When the deferral service is active and the deferral fails during the analysis horizon, two additional optimization years will be triggered, one on the last year the deferral succeeds and one in the next year. This ensures the effect of the decreasing headroom in the overloaded asset is captured in the value calculations and that the freedom to operate without constraint after the traditional upgrade is triggered is captured as well.

Equipment Failure

Whenever a piece of equipment reaches its end of life and is not replaced, an optimization year will be triggered in the first year after the failure so that the new DER mix is represented from that year on.

New Equipment

If a DER is added to the DER mix in the middle of the analysis window, an optimization year will be triggered to capture its inclusion.

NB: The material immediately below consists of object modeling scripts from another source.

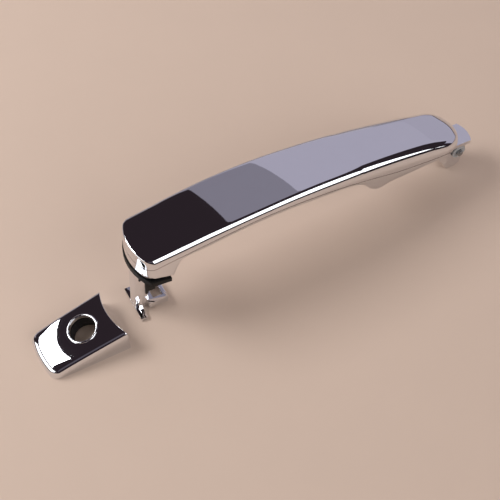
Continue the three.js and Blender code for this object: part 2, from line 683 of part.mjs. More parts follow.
// ---------------------------------------------------------------------------------------------
// Pieces of the cover
// ---------------------------------------------------------------------------------------------
const coverTop = curveThrough([
  [-COVER_LENGTH, COVER_REAR_HEIGHT],
  [-COVER_LENGTH * 0.75, COVER_REAR_HEIGHT + 0.3 * (COVER_FRONT_HEIGHT - COVER_REAR_HEIGHT)],
  [-COVER_LENGTH * 0.35, COVER_REAR_HEIGHT + 0.69 * (COVER_FRONT_HEIGHT - COVER_REAR_HEIGHT)],
  [0, COVER_FRONT_HEIGHT],
]);
const coverHalfWidth = (x) =>
  THREE.MathUtils.mapLinear(x, -COVER_LENGTH, 0, COVER_REAR_HALF_WIDTH, COVER_FRONT_HALF_WIDTH);

function coverRing(x, inset, low) {
  const start = -COVER_LENGTH + inset;
  const into = THREE.MathUtils.clamp((x - start) / COVER_CORNER, 0, 1);
  const round = 1 - Math.sqrt(1 - (1 - into) ** 2);
  const half = coverHalfWidth(x) - inset - 0.8 * COVER_CORNER * round;
  const top = coverTop(x) - inset - 0.5 * COVER_REAR_HEIGHT * round;
  const radius = Math.min(Math.max(COVER_EDGE_RADIUS - inset, 0.8), (top - Math.max(low, 0)) * 0.8);
  const bow = (y) => TOP_CROWN * (1 - (y / half) ** 2);
  const ring = [0, 0.5].map((share) => [share * (half - radius), top + bow(share * (half - radius))]);
  const steps = inset > 0 ? 2 : 5;
  for (let i = 0; i <= steps; i++) {
    const angle = (i * Math.PI) / 2 / steps;
    const y = half - radius + radius * Math.sin(angle);
    const shoulder = bow(half - radius) * Math.cos(angle) ** 2;
    ring.push([y, top - radius * (1 - Math.cos(angle)) + shoulder]);
  }
  ring.push([half, low], [0, low]);
  const fade = THREE.MathUtils.clamp(1 - (x - start) / (COVER_LENGTH * 0.5), 0, 1);
  const place = ([y, z]) =>
    new THREE.Vector3(x + fade * reachBack(COVER_REAR_ROUNDING, y - HOLLOW_SHIFT), y, z);
  const mirrored = ring.slice(1, -1).reverse().map(([y, z]) => [-y, z]);
  return [...ring, ...mirrored].map(place).reverse();
}

function coverForm(inset, low) {
  const start = -COVER_LENGTH + inset;
  const stations = [0, 0.08, 0.3, 0.65, 1].map((share) => start + share * COVER_CORNER);
  const body = start + COVER_CORNER;
  const steps = inset > 0 ? 3 : 6;
  for (let i = 1; i <= steps; i++) stations.push(body + ((4 - body) * i) / steps);
  return loft(stations.map((x) => coverRing(x, inset, low)));
}

// The front end is hollowed to follow the rear end of the grip.
function frontHollow(inset) {
  const radius = HOLLOW_ROUNDING + inset;
  const geometry = new THREE.CylinderGeometry(radius, radius, 4 * COVER_FRONT_HEIGHT, 72);
  geometry.rotateX(Math.PI / 2);
  geometry.translate(HOLLOW_ROUNDING - HOLLOW_DEPTH, HOLLOW_SHIFT, 0);
  return solidOf(geometry);
}

// Pieces round the key hole are made square to the sloping roof, then set in it.
const ROOF_SLOPE = Math.atan2(
  coverTop(-KEY_HOLE_SETBACK + 8) - coverTop(-KEY_HOLE_SETBACK - 8), 16,
);
const ROOF_POINT = [-KEY_HOLE_SETBACK, 0, coverTop(-KEY_HOLE_SETBACK) + TOP_CROWN];
function inRoof(solid) {
  const degrees = THREE.MathUtils.radToDeg(ROOF_SLOPE);
  return solid.rotate([0, -degrees, 0]).translate(ROOF_POINT);
}
const ringBar = ([z0, z1], outer, inner) =>
  cutAway(bar(0, 0, [z0, z1], outer), bar(0, 0, [z0 - 1, z1 + 1], inner));

const COVER_SCREWS = [-1, 1].map((side) => ({
  x: -COVER_SCREW_SETBACK * COVER_LENGTH,
  y: side * COVER_SCREW_Y,
  seat: CARRIER_PLATE[0] - GAP,
}));
const COLLAR_RADIUS = KEY_HOLE_RADIUS + GAP;
const POST_X = -KEY_HOLE_SETBACK;
const POST_Y = (COLLAR_RADIUS + COLLAR_WALL + coverHalfWidth(POST_X) - COVER_WALL) / 2;
const UNDER_RIM = -COVER_WALL - 0.4; // lower face of the key hole's rim, from the roof

function coverShell() {
  const skin = cutAway(coverForm(0, 0), coverForm(COVER_WALL, -5), frontHollow(0));
  const front = frontHollow(COVER_WALL).intersect(cutAway(coverForm(0, 0), frontHollow(0)));
  const bosses = COVER_SCREWS.map(({ x, y }) =>
    bar(x, y, [CARRIER_PLATE[1] + GAP, HIGH], COVER_BOSS_RADIUS).intersect(
      coverForm(COVER_WALL * 0.5, 0),
    ),
  );
  const rim = inRoof(bar(0, 0, [UNDER_RIM, RIM_HEIGHT], KEY_HOLE_RADIUS + RIM_WIDTH));
  const hole = inRoof(bar(0, 0, [LOW, HIGH], KEY_HOLE_RADIUS));
  const screws = COVER_SCREWS.map(({ x, y }) =>
    bar(x, y, [0, coverTop(x) - COVER_WALL - 0.6], COVER_SCREW_RADIUS + GAP),
  );
  return cutAway(union(skin, front, ...bosses, rim), hole, ...screws);
}

function coverCarrier() {
  const inside = COVER_WALL + 0.5;
  const room = cutAway(coverForm(inside, LOW), frontHollow(inside));
  const slab = (z) => block([-COVER_LENGTH, 5], [-COVER_LENGTH, COVER_LENGTH], z);
  const plate = room.intersect(slab(CARRIER_PLATE));
  const collarTop = UNDER_RIM - SEAL_THICKNESS - 2 * GAP;
  const tube = inRoof(bar(0, 0, [LOW, collarTop], COLLAR_RADIUS + COLLAR_WALL)).intersect(
    room.intersect(slab([CARRIER_PLATE[0], HIGH])),
  );
  const hole = inRoof(bar(0, 0, [LOW, HIGH], COLLAR_RADIUS));
  const holes = COVER_SCREWS.map(({ x, y }) => bar(x, y, [LOW, HIGH], COVER_SCREW_RADIUS + GAP));
  // Posts at both sides of the collar carry the spring clips.
  const posts = [-1, 1].map((side) =>
    block(
      [POST_X - POST_WIDTH / 2, POST_X + POST_WIDTH / 2],
      [side * POST_Y - POST_THICKNESS / 2, side * POST_Y + POST_THICKNESS / 2],
      [CARRIER_PLATE[0], CLIP_TOP - CLIP_STRIP - GAP],
    ),
  );
  return cutAway(union(plate, tube, ...posts), hole, ...holes);
}

// A folded strip of spring steel over each post.
function coverClip(side) {
  const inner = POST_THICKNESS / 2 + GAP;
  const outer = inner + CLIP_STRIP;
  const span = (from, to) => (side > 0 ? [POST_Y + from, POST_Y + to] : [-POST_Y - to, -POST_Y - from]);
  const low = CARRIER_PLATE[1] + GAP;
  const x = [POST_X - 0.42 * POST_WIDTH, POST_X + 0.42 * POST_WIDTH];
  return union(
    block(x, span(inner, outer), [low, CLIP_TOP]),
    block(x, span(-outer, -inner), [low + 1.4, CLIP_TOP]),
    block(x, span(-outer, outer), [CLIP_TOP - CLIP_STRIP, CLIP_TOP]),
  );
}

// A rubber ring under the key hole's rim, trimmed where the roof bows down over it.
const barrelSeal = () =>
  inRoof(
    ringBar(
      [UNDER_RIM - GAP - SEAL_THICKNESS, UNDER_RIM - GAP],
      KEY_HOLE_RADIUS + RIM_WIDTH,
      KEY_HOLE_RADIUS,
    ),
  ).intersect(coverForm(COVER_WALL + GAP, LOW));

function coverScrew({ x, y, seat }) {
  const head = bar(x, y, [seat - 0.8, seat], COVER_SCREW_HEAD_RADIUS);
  const shank = bar(x, y, [seat - 0.1, coverTop(x) - COVER_WALL - 1], COVER_SCREW_RADIUS);
  const slot = block([x - 1.5, x + 1.5], [y - 0.3, y + 0.3], [seat - 2, seat - 0.45]);
  return cutAway(union(head, shank), slot);
}

// ---------------------------------------------------------------------------------------------
// The set
// ---------------------------------------------------------------------------------------------
const handle = new THREE.Group();
handle.add(
  meshOf("grip_outer_shell", gripOuterShell(), chromePlate()),
  meshOf("grip_inner_shell", gripInnerShell(), chromePlate()),
  meshOf("core_beam", coreBeam(), blackNylon()),
  meshOf("pull_leg", pullLeg(), chromePlate()),
  meshOf("hinge_arm", hingeArm(), chromePlate()),
  meshOf("pivot_pin", pivotPin(), springSteel()),
  meshOf("pivot_bush_near", pivotBush(-1), acetal()),
  meshOf("pivot_bush_far", pivotBush(1), acetal()),
  meshOf("rear_gasket", rearGasket(), blackRubber()),
);
for (const [name, stack] of Object.entries(stacks)) {
  handle.add(meshOf(name, screwSolid(stack, screwTip(stack.x)), zincScrew()));
}

// Off the car the handle stands on the crossbar and on the lower end of the hinge arm.
const crossbarFront = LEG_START - 0.2 + CROSSBAR_WIDTH;
const armFoot = PIN_REACH + 1.2;
handle.rotation.y = Math.atan2(LEG_DEPTH - ARM_DEPTH, armFoot - crossbarFront);

const cover = new THREE.Group();
cover.add(
  meshOf("cover_shell", coverShell(), chromePlate()),
  meshOf("cover_carrier", coverCarrier(), blackNylon()),
  meshOf("barrel_seal", barrelSeal(), blackRubber()),
  meshOf("cover_clip_1", coverClip(-1), springSteel()),
  meshOf("cover_clip_2", coverClip(1), springSteel()),
  ...COVER_SCREWS.map((screw, i) => meshOf(`cover_screw_${i + 1}`, coverScrew(screw), zincScrew())),
);

// Both stand on z = 0, the cover behind the crossbar, and the set is centred on its origin.
const standing = new THREE.Box3().setFromObject(handle, true);
const crossbarCorner = new THREE.Vector3(LEG_START - 0.2, 0, -LEG_DEPTH).applyEuler(handle.rotation);
handle.position.z = -standing.min.z;
cover.position.set(crossbarCorner.x - COVER_DISTANCE, COVER_OFFSET, 0);

const doorHandleSet = new THREE.Group();
doorHandleSet.add(handle, cover);
const extent = new THREE.Box3().setFromObject(doorHandleSet, true);
const centre = extent.getCenter(new THREE.Vector3());
doorHandleSet.position.set(-centre.x, -centre.y, 0);

export default doorHandleSet;
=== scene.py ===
# Chromed exterior car door handle with its key-cylinder cover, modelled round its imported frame.
# Metres, +Z up. The grip swings on its pin and the cover lifts away; both ride on frame bodies.
import math

import bmesh
import bpy
from mathutils import Matrix, Vector


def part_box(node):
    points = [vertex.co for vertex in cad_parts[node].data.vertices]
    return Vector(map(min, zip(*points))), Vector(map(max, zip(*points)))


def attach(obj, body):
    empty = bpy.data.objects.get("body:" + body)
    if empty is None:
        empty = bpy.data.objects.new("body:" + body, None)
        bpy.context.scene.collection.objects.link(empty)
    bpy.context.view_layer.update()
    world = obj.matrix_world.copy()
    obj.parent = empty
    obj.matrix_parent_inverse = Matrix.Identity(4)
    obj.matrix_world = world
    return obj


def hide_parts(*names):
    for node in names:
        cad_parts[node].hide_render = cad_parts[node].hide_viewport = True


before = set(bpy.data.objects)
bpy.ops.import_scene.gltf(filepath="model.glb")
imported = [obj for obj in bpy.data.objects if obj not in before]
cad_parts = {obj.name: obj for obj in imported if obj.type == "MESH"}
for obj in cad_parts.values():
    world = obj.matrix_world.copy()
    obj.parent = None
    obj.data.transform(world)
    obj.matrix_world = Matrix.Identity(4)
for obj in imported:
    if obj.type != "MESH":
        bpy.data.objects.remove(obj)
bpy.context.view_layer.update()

bl_info = {
    "name": "Chromed car door handle",
    "version": (1, 0, 0),
    "blender": (4, 5, 0),
    "location": "3D View > Sidebar > Door handle",
    "description": "Builds the visible pieces of a chromed door handle and its key-cylinder cover",
    "category": "Object",
}

MM = 0.001

# ---------------------------------------------------------------------------------------------
# Where the handle and the cover stand. In the handle's own frame u runs from its rear end to
# its hinge, y across and w over the door skin.
# ---------------------------------------------------------------------------------------------
LEG_DEPTH = 38.8 * MM
CROSSBAR_START = 2.6 * MM
CROSSBAR_END = 6.4 * MM
ARM_DEPTH = 24.4 * MM
ARM_FOOT = 210.7 * MM
TILT = math.atan2(LEG_DEPTH - ARM_DEPTH, ARM_FOOT - CROSSBAR_END)
LEG_LOW, LEG_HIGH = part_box("pull_leg")
MIDDLE_Y = (LEG_LOW.y + LEG_HIGH.y) / 2
HANDLE_X = LEG_LOW.x - (CROSSBAR_START * math.cos(TILT) - LEG_DEPTH * math.sin(TILT))
HANDLE_Z = CROSSBAR_END * math.sin(TILT) + LEG_DEPTH * math.cos(TILT)
HANDLE_PLACE = Matrix.Translation((HANDLE_X, MIDDLE_Y, HANDLE_Z)) @ Matrix.Rotation(TILT, 4, "Y")
COVER_PLACE = Matrix.Translation((LEG_LOW.x - 11.8 * MM, MIDDLE_Y - 6.5 * MM, 0))


# ---------------------------------------------------------------------------------------------
# Sizes and colours a user would change
# ---------------------------------------------------------------------------------------------
def length(name, description, millimetres):
    """A length setting, given in millimetres."""
    return bpy.props.FloatProperty(
        name=name, description=description, default=millimetres * MM, min=0.0,
        unit="LENGTH", precision=5,
    )


def colour(name, description, hex_value):
    """A colour setting, given as an sRGB hex value."""
    return bpy.props.FloatVectorProperty(
        name=name, description=description, size=4, subtype="COLOR",
        default=linear(hex_value), min=0.0, max=1.0,
    )


def linear(hex_value):
    """An sRGB hex colour as linear red, green, blue and alpha."""
    channels = [int(hex_value[i:i + 2], 16) / 255 for i in (1, 3, 5)]
    return [c / 12.92 if c <= 0.04045 else ((c + 0.055) / 1.055) ** 2.4 for c in channels] + [1.0]


class HandleGripSettings(bpy.types.PropertyGroup):
    """Sizes of the grip."""

    total: length("Length", "Rear end to front end", 204.8)
    half_width: length("Half width", "From the middle to the widest side", 17.8)
    arch: length("Arch height", "Highest line of the side over the door skin", 26)
    rear_rounding: length("Rear rounding", "Radius of the rear end in plan", 27)
    front_rounding: length("Front rounding", "Length over which the front end rounds off", 17)
    crown: length("Crown", "How far the top bows up across", 1.1)
    belly: length("Belly", "How far the finger side bows down across", 1.2)
    wall: length("Wall", "Wall of both shells", 2)
    rear_corner: length("Rear corner", "Radius of the rear end's upright corners", 3.4)
    rear_edge: length("Rear edge", "Radius of the rear end's upper edge", 0.9)


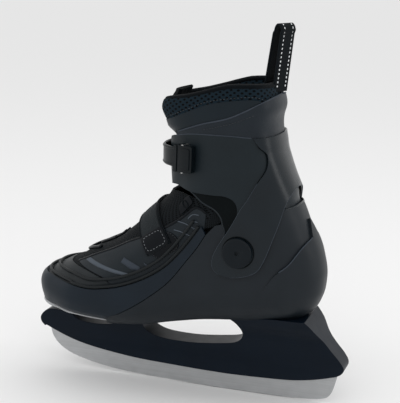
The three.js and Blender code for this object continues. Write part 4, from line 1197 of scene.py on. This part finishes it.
def make_tongue():
    """Padded tongue, with a cushion that stands up behind the front of the collar."""
    turns = np.linspace(THROAT_TURN, 2 - THROAT_TURN, 19)
    heights = np.linspace(200, 274, 27)
    across = (turns - 1) / (1 - THROAT_TURN)
    front, back = [], []
    for height in heights:
        levels = level_at(turns, height)
        x, _, z = surface(turns, levels).T
        inner = collar_outer(x, z) + lerp(3, 7, smooth(z, 230, 250)) + 0.4
        puff = np.clip(1 - across ** 4, 0, 1) * np.clip(1 - (np.abs(height - 235) / 36) ** 6, 0, 1)
        seam = 0.8 * np.exp(-((height - 246) / 1.6) ** 2)
        front.append(off(turns, levels, -inner - 1.6 * (1 - puff) - seam))
        back.append(off(turns, levels, -inner - 5 - 1.4 * puff))
    triangles = halved(grid_faces(len(heights), len(turns)))
    uv = np.stack([np.tile((turns - 1) * TURN_SPAN, len(heights)), np.repeat(heights, len(turns))], -1)
    tongue = thick("tongue_pad", np.vstack(front), np.vstack(back), triangles, uv)
    round_edges(tongue, 1.6, 4)
    finish(tongue, "cuff", rim_knit, "mesh", "tongue")


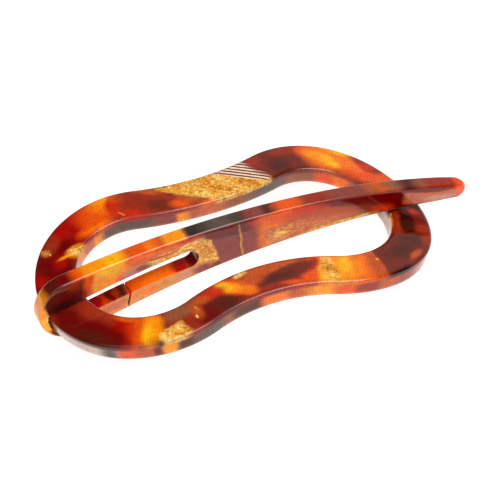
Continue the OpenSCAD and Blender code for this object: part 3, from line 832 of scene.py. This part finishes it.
def studio_light(fill, overhead, strip, back):
    """White light from all round, a wide soft box overhead, a smaller and stronger one over
    the camera that draws the lines on the edges, and a wide one behind on the right.

    Formula: a box's share falls smoothly from 1 to 0 as the direction leaves its middle,
    by the length of the difference of the two unit directions."""
    world = bpy.data.worlds.new("studio_light")
    bpy.context.scene.world = world
    world.use_nodes = True
    tree = world.node_tree
    way = add(tree, "ShaderNodeTexCoord").outputs["Generated"]
    total = fill
    for strength, middle, reach, soft in (
            (overhead, (-0.1, -0.28, 0.95), 0.72, 0.2),
            (strip, (0.2, -0.42, 0.88), 0.33, 0.35),
            (back, (0.62, 0.70, 0.30), 0.55, 0.35)):
        middle = np.array(middle) / np.linalg.norm(middle)
        off = add(tree, "ShaderNodeVectorMath", {0: way, 1: tuple(middle)},
                  operation="SUBTRACT").outputs[0]
        far = add(tree, "ShaderNodeVectorMath", {0: off}, operation="LENGTH").outputs["Value"]
        share = add(tree, "ShaderNodeMapRange", {
            "Value": far, "From Min": reach * (1 + soft), "From Max": reach * (1 - soft),
            "To Max": strength}, interpolation_type="SMOOTHSTEP").outputs[0]
        total = add(tree, "ShaderNodeMath", {0: total, 1: share}, operation="ADD").outputs[0]
    background = tree.nodes["Background"]
    background.inputs["Color"].default_value = (1, 1, 1, 1)
    tree.links.new(total, background.inputs["Strength"])


class HAIRSLIDE_OT_stage(bpy.types.Operator):
    """Lay the plain pale floor and set the soft light and the camera"""
    bl_idname = "hairslide.stage"
    bl_label = "Set the stage"

    def execute(self, context):
        stage = context.scene.hair_slide_stage
        mesh = bpy.data.meshes.new("floor")
        mesh.from_pydata([(-3, -3, 0), (3, -3, 0), (3, 3, 0), (-3, 3, 0)], [], [(0, 1, 2, 3)])
        floor = bpy.data.objects.new("floor", mesh)
        context.scene.collection.objects.link(floor)
        # opal acrylic of a light table: matt, lit from below as well, so shadows stay faint
        opal = bpy.data.materials.new("opal_acrylic_light_table")
        opal.use_nodes = True
        shader = opal.node_tree.nodes["Principled BSDF"]
        shader.inputs["Base Color"].default_value = (*stage.floor, 1)
        shader.inputs["Roughness"].default_value = 1.0
        shader.inputs["Specular IOR Level"].default_value = 0.0
        shader.inputs["Emission Color"].default_value = (1, 1, 1, 1)
        shader.inputs["Emission Strength"].default_value = stage.table
        mesh.materials.append(opal)
        studio_light(stage.fill, stage.overhead, stage.strip, stage.back)
        photograph_camera()
        context.scene.view_settings.view_transform = "Standard"
        return {"FINISHED"}


class HAIRSLIDE_PT_panel(bpy.types.Panel):
    """Hair slide"""
    bl_idname = "HAIRSLIDE_PT_panel"
    bl_label = "Hair slide"
    bl_space_type = "VIEW_3D"
    bl_region_type = "UI"
    bl_category = "Hair Slide"

    def draw(self, context):
        for group, operators in PANEL_ROWS:
            box = self.layout.box()
            settings = getattr(context.scene, group)
            for key in settings.__annotations__:
                box.prop(settings, key)
            for operator in operators:
                box.operator(operator.bl_idname)


PANEL_ROWS = (
    ("hair_slide_acetate", ()),
    ("hair_slide_frame", (HAIRSLIDE_OT_frame,)),
    ("hair_slide_stick", (HAIRSLIDE_OT_stick,)),
    ("hair_slide_stage", (HAIRSLIDE_OT_stage,)),
)
GROUPS = {
    "hair_slide_frame": HAIRSLIDE_PG_frame,
    "hair_slide_stick": HAIRSLIDE_PG_stick,
    "hair_slide_acetate": HAIRSLIDE_PG_acetate,
    "hair_slide_stage": HAIRSLIDE_PG_stage,
}
CLASSES = (*GROUPS.values(), HAIRSLIDE_OT_frame, HAIRSLIDE_OT_stick, HAIRSLIDE_OT_stage,
           HAIRSLIDE_PT_panel)


def register():
    for cls in CLASSES:
        bpy.utils.register_class(cls)
    for name, group in GROUPS.items():
        setattr(bpy.types.Scene, name, bpy.props.PointerProperty(type=group))


def unregister():
    for name in GROUPS:
        delattr(bpy.types.Scene, name)
    for cls in reversed(CLASSES):
        bpy.utils.unregister_class(cls)


def main():
    register()
    bpy.ops.hairslide.frame()
    bpy.ops.hairslide.stick()
    bpy.ops.hairslide.stage()


if __name__ == "__main__":
    main()
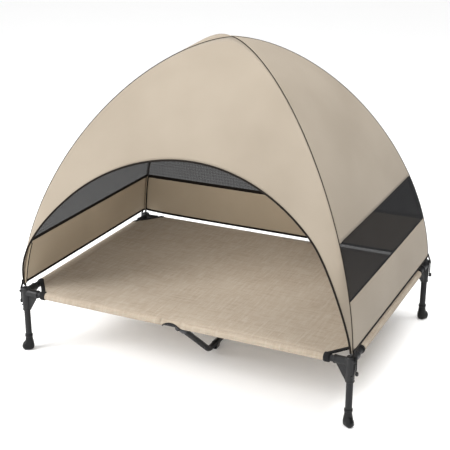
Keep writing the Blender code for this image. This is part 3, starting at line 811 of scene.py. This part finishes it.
DOOR_PIPING_R = 0.0033
WINDOW_TAPE = (0.0145, 0.0014)  # width and thickness
HEM_TAPE = (0.0096, 0.0026)
HEM_TAPE_RISE = 0.0042  # from the hem to the middle of its tape
UPPER_PIPING_R = 0.0014
SEAM_PIPING_R = 0.0013
SEAM_PIPING_OFF = 0.0010  # from the cloth's middle out to the piping's
CLOTH_STITCH_R = 0.0004
STITCHING_RISE = {"roof": 0.009, "hem": 0.013, "window": -0.0115}  # from the edge that each row follows
RUFFLE = {"front": 0.0016, "cloth": 0.0014, "net": 0.0008}
CROWN_TURN = pi / 2 * 0.9996  # just short of the crown, where a gore would shrink to a point


def edge_tape(name, side, turn, size, off):
    """Black tape sewn along a gore at one height, a little off the cloth's middle."""
    away = outward(side, turn)
    path = [canopy_point(side, share / 30, turn, off) for share in range(-30, 31)]
    return piece(name, tape_along(path, *size, lambda point: away), "piping", "canopy")


def sewn_row(name, side, edge_turn, rise):
    """Row of stitches along a gore, at a rise above one of its edges."""
    turn = turn_at(arch(edge_turn)[1] + rise)
    away = outward(side, turn)
    path = [canopy_point(side, share / 20, turn) for share in range(-20, 21)]
    sewn = stitches(path, lambda point: away, radius=CLOTH_STITCH_R)
    return piece(f"{name}_{side}", sewn, "beige_thread", "canopy")


def cloth_solid(rows, coordinates, ruffle):
    return with_lit_inside(thickened(grid_mesh(ruffled(rows, ruffle), coordinates), CLOTH_THICKNESS))


def build_front():
    def off_front(point):
        return outward("front", turn_at(point.z))

    rows, coordinates = front_sheet()
    front = piece("canopy_front_cloth", cloth_solid(rows, coordinates, RUFFLE["front"]), "cloth", "canopy",
                  ["canopy_front_panel"])
    edge = [point + off_front(point) * 0.0002 for point in rows[0]]
    sewn = stitches(rows[2], off_front, radius=CLOTH_STITCH_R)
    trim = [piece("door_piping", tube_along(edge, DOOR_PIPING_R, 12), "piping", "canopy"),
            piece("door_stitching", sewn, "beige_thread", "canopy")]
    declare_cloth(rows, coordinates)


def build_roof(side):
    rows, coordinates = gore_sheet(side, WINDOW_HIGH_TURN, CROWN_TURN)
    solid = cloth_solid(rows, coordinates, RUFFLE["cloth"])
    roof = piece(f"canopy_roof_{side}_cloth", solid, "cloth", "canopy", [f"canopy_roof_{side}"])
    trim = [sewn_row("roof_stitching", side, WINDOW_HIGH_TURN, STITCHING_RISE["roof"])]
    declare_cloth(rows, coordinates)


def build_window(side):
    rows, coordinates = gore_sheet(side, WINDOW_LOW_TURN, WINDOW_HIGH_TURN)
    net = piece(f"window_net_{side}", grid_mesh(ruffled(rows, RUFFLE["net"]), coordinates), "net", "canopy",
                [f"mesh_window_{side}"])
    upper = tube_along(resampled(rows[-1], 0.03) + [rows[-1][-1]], UPPER_PIPING_R, 10)
    trim = [edge_tape(f"window_tape_lower_{side}", side, WINDOW_LOW_TURN, WINDOW_TAPE, -0.0012),
            piece(f"window_piping_upper_{side}", upper, "piping", "canopy")]
    declare_cloth(rows, coordinates)


def build_band(side):
    rows, coordinates = gore_sheet(side, HEM_TURN, WINDOW_LOW_TURN)
    solid = cloth_solid(rows, coordinates, RUFFLE["cloth"])
    band = piece(f"canopy_band_{side}_cloth", solid, "cloth", "canopy", [f"canopy_band_{side}"])
    trim = [edge_tape(f"hem_tape_{side}", side, turn_at(HEM_Z + HEM_TAPE_RISE), HEM_TAPE, 0.0002),
            sewn_row("band_stitching_hem", side, HEM_TURN, STITCHING_RISE["hem"]),
            sewn_row("band_stitching_window", side, WINDOW_LOW_TURN, STITCHING_RISE["window"])]
    declare_cloth(rows, coordinates)


def build_canopy_cloth():
    build_front()
    for side in ("left", "right", "rear"):
        build_roof(side)
        build_window(side)
        build_band(side)
    for corner, (sx, sy) in CORNERS.items():
        seam = tube_along(seam_path(sx, sy), SEAM_PIPING_R, 8)
        piece(f"seam_piping_{corner}", seam, "piping", "canopy")


# ---------------------------------------------------------------- poles and their sleeves

FERRULE_OUTLINE = [(0.0041, -0.026), (0.0045, -0.025), (0.0045, -0.021), (0.0042, -0.0205), (0.0042, 0.0205),
                   (0.0045, 0.021), (0.0045, 0.025), (0.0041, 0.026), (0.0037, 0.026), (0.0037, -0.026)]
SLEEVE_OUTER_R = 0.0044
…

Degraded Equipment Replaced

Energy storage systems that are replaceable and for which degradation is turned on will trigger two optimization years - one in the last year before replacement and one in the year after replacement (replacement is assumed to happen at the new year) unless they are replaced at the end of the analysis window. This will capture that degradation will decrease the storage system's value over time.

Best Practices

First and Last Year

It is usually best to explicitly optimize for the first year in the analysis window and the last year in the analysis window. This requires time series data for both years, which should reflect any changes in loads, market prices, etc. expected over the analysis window.